Самые отвратительные тирании держатся еще и на том, что люди не могут прекратить или отложить свою жизнь, в том числе и ее радости, особенно если этих радостей немного. Страшные и точные слова Марины Цветаевой: «Есть времена, где солнце — смертный грех! / Не человек, кто в наши дни — живет» — не могут и, наверно, не должны служить руководством к действию для большинства людей, но все же неопровержимы. Ничего не поделаешь, даже честные и отзывчивые люди продолжают жить и тогда, когда на их глазах убивают и морят голодом других людей, когда им лгут в глаза, когда — исходя из того, что составляет их личность, — им вроде бы следовало на месте сгореть от стыда. Некоторые и сгорают. Но до конца — немногие. Большинство же таких людей все же остаются жить, и стыд этот, продолжая лежать тяжестью на сердце, постепенно теряет свою остроту. Во всяком случае, до времени.
Остальные же обычно ко всему происходящему относятся как к данности, как к неотвратимым, не ими созданным реалиям жизни, в которой им надлежит существовать. И пусть на улицах трупы крестьян, все равно городские девушки из семей, получающих скудные, но все же позволяющие выжить пайки, будут пробегать мимо них на свидания, и то, что связано со свиданием — «придет — не придет» и «что скажет», — будет в тот момент волновать их гораздо больше, чем эта ставшая привычной деталь пейзажа.
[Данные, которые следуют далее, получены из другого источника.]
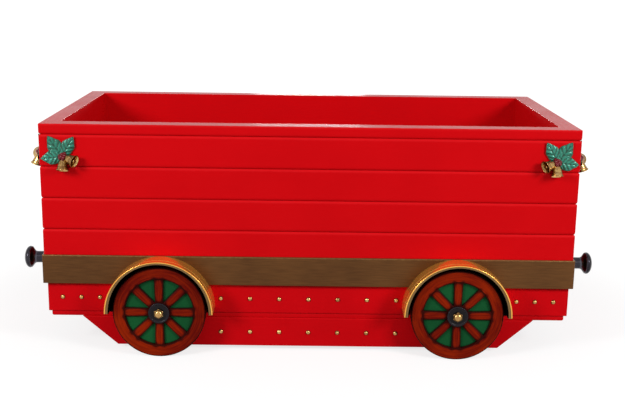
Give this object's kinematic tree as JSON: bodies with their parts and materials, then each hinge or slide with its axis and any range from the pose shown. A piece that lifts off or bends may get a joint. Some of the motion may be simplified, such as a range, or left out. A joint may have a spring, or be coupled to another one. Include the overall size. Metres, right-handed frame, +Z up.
{
  "type": "display goods wagon",
  "caption": "Open-topped plank-sided toy goods wagon for display, with turning spoked wheels, wheel arches, buffers and holly trim; its box holds presents or plants.",
  "frame": {"origin": "on the ground, under the centre of the wagon", "axes": "+X along the wagon from its left end to its right end, +Y from the front side to the back side, +Z up"},
  "size_m": [1.335, 0.706, 0.524],
  "materials": {
    "red_paint": "satin red paint",
    "dark_red_paint": "satin dark red paint",
    "gold_paint": "satin antique gold paint",
    "gilt": "polished gilt",
    "wheel_wood": "antiqued red-brown",
    "green_paint": "matt green paint",
    "black_lacquer": "gloss black",
    "brass": "aged brass",
    "axle_steel": "bright drawn",
    "holly_enamel": "metallic enamel"
  },
  "bodies": {
    "wagon": {"floor_board": "red_paint", "front_plank_1": "red_paint", "front_plank_2": "red_paint", "front_plank_3": "red_paint", "front_plank_4": "red_paint", "back_plank_1": "red_paint", "back_plank_2": "red_paint", "back_plank_3": "red_paint", "back_plank_4": "red_paint", "left_end_panel": "red_paint", "right_end_panel": "red_paint", "front_rim": "red_paint", "front_belt_board": "gold_paint", "front_sole_bar": "dark_red_paint", "right_rim": "red_paint", "right_belt_board": "gold_paint", "right_sole_bar": "dark_red_paint", "back_rim": "red_paint", "back_belt_board": "gold_paint", "back_sole_bar": "dark_red_paint", "left_rim": "red_paint", "left_belt_board": "gold_paint", "left_sole_bar": "dark_red_paint", "base_board": "dark_red_paint", "front_skirt": "dark_red_paint", "back_skirt": "dark_red_paint", "left_axle": "axle_steel", "right_axle": "axle_steel", "front_left_cap_nut": "brass", "front_left_wheel_arch": "gilt", "front_right_cap_nut": "brass", "front_right_wheel_arch": "gilt", "back_left_cap_nut": "brass", "back_left_wheel_arch": "gilt", "back_right_cap_nut": "brass", "back_right_wheel_arch": "gilt", "left_front_buffer": "black_lacquer", "left_back_buffer": "black_lacquer", "right_front_buffer": "black_lacquer", "right_back_buffer": "black_lacquer", "front_left_holly": "holly_enamel", "left_front_holly": "holly_enamel", "front_right_holly": "holly_enamel", "right_front_holly": "holly_enamel", "back_left_holly": "holly_enamel", "left_back_holly": "holly_enamel", "back_right_holly": "holly_enamel", "right_back_holly": "holly_enamel"},
    "front_left_wheel": {"front_left_wheel": "wheel_wood", "front_left_wheel_panel": "green_paint", "front_left_hub": "black_lacquer"},
    "front_right_wheel": {"front_right_wheel": "wheel_wood", "front_right_wheel_panel": "green_paint", "front_right_hub": "black_lacquer"},
    "back_left_wheel": {"back_left_wheel": "wheel_wood", "back_left_wheel_panel": "green_paint", "back_left_hub": "black_lacquer"},
    "back_right_wheel": {"back_right_wheel": "wheel_wood", "back_right_wheel_panel": "green_paint", "back_right_hub": "black_lacquer"}
  },
  "joints": [
    {"name": "front_left_wheel_spin", "type": "hinge", "parent": "wagon", "child": "front_left_wheel", "pos_m": [-0.336, -0.3245, 0.1045], "axis": [0, 1, 0], "continuous": true},
    {"name": "front_right_wheel_spin", "type": "hinge", "parent": "wagon", "child": "front_right_wheel", "pos_m": [0.336, -0.3245, 0.1045], "axis": [0, 1, 0], "continuous": true},
    {"name": "back_left_wheel_spin", "type": "hinge", "parent": "wagon", "child": "back_left_wheel", "pos_m": [-0.336, 0.3245, 0.1045], "axis": [0, 1, 0], "continuous": true},
    {"name": "back_right_wheel_spin", "type": "hinge", "parent": "wagon", "child": "back_right_wheel", "pos_m": [0.336, 0.3245, 0.1045], "axis": [0, 1, 0], "continuous": true}
  ]
}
Да и вообще в основном люди будут заняты бытом. И средний человек, который достал и принес семье килограмм кетовой икры (тогда она была очень дешевой и воспринималась как не лучшая замена настоящей пищи), будет очень доволен собой и жизнью. Это печально, но, наверно, простительно, ибо он непрерывно занят спасением семьи, а решать вопросы более широко у него нет ни возможности, ни времени. И тем не менее, когда дело начинает касаться круга его обычной жизни, он (далеко не каждый, но все же) может подчас вести себя достойней многих из тех, кому это, так сказать, «положено по штату».
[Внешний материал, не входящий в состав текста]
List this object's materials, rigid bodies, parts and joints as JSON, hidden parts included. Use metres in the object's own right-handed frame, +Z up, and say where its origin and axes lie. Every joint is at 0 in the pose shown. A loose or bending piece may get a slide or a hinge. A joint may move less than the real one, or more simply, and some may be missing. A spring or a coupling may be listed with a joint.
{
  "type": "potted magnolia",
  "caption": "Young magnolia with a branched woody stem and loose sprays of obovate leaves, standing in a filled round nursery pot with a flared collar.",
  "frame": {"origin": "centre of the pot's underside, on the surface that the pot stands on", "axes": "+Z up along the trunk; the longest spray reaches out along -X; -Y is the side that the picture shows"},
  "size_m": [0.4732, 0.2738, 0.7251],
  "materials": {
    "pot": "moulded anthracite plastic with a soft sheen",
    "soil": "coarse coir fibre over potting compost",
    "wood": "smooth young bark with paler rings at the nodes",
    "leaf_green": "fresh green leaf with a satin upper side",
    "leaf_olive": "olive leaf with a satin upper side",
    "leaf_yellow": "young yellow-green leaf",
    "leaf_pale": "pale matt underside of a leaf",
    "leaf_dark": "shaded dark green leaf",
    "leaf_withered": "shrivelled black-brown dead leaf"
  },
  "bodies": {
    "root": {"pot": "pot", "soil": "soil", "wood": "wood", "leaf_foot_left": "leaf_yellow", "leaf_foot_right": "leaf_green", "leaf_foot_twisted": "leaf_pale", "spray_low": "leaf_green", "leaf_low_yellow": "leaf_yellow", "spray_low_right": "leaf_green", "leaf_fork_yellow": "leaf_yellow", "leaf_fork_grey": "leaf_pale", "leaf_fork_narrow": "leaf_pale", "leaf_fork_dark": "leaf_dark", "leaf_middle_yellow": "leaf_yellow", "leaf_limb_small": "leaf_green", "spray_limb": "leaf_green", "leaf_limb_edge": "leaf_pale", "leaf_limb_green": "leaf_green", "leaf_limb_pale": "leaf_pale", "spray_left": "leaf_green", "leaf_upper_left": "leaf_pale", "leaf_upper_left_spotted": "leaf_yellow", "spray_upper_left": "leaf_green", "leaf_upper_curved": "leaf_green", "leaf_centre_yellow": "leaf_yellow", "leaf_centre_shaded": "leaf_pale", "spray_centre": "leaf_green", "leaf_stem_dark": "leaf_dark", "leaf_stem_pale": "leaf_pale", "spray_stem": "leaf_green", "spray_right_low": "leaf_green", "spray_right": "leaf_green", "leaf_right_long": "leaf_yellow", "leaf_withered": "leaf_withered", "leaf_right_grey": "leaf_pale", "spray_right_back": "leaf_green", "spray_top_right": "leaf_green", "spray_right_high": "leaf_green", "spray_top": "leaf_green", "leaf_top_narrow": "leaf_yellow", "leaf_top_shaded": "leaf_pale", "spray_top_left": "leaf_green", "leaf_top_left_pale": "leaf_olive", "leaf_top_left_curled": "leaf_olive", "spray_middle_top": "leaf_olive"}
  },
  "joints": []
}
Когда раскулаченный отец поэта А. Т. Твардовского убежал из ссылки, где он был обречен на не очень медленное умирание, он, не имея документов и права жительства где бы то ни было в своей стране, то есть будучи прокаженным и неприкасаемым, все же пришел к своему двоюродному брату, жившему в Смоленске. Тот не вдавался в рассуждения, не стал выговаривать родственнику за то, что ставит его в затруднительное положение, а «просто» попросил его чуток подождать в передней, исчез в своей комнате и через минуту вынес оттуда не что-нибудь, не кусок хлеба даже, а паспорт! — свой собственный неподдельный паспорт, и со словами: «На, Тришка, живи!» — отдал его пришедшему (двоюродные братья были ровесниками и походили друг на друга внешне). Не мог он не понимать, что тому теперь терять уже нечего, а он может потерять «все», то есть то немногое, но существенное — право жить на свете,— что имел и что отличало пока его самого от опасного гостя. Понимал, но думал не об этом, а о том, что человека жизни лишили. И вернул ему жизнь, рискуя своей, положил «душу свою за други своя». И вряд ли эти слова тогда пришли ему в голову: жалко стало человека, вот и все.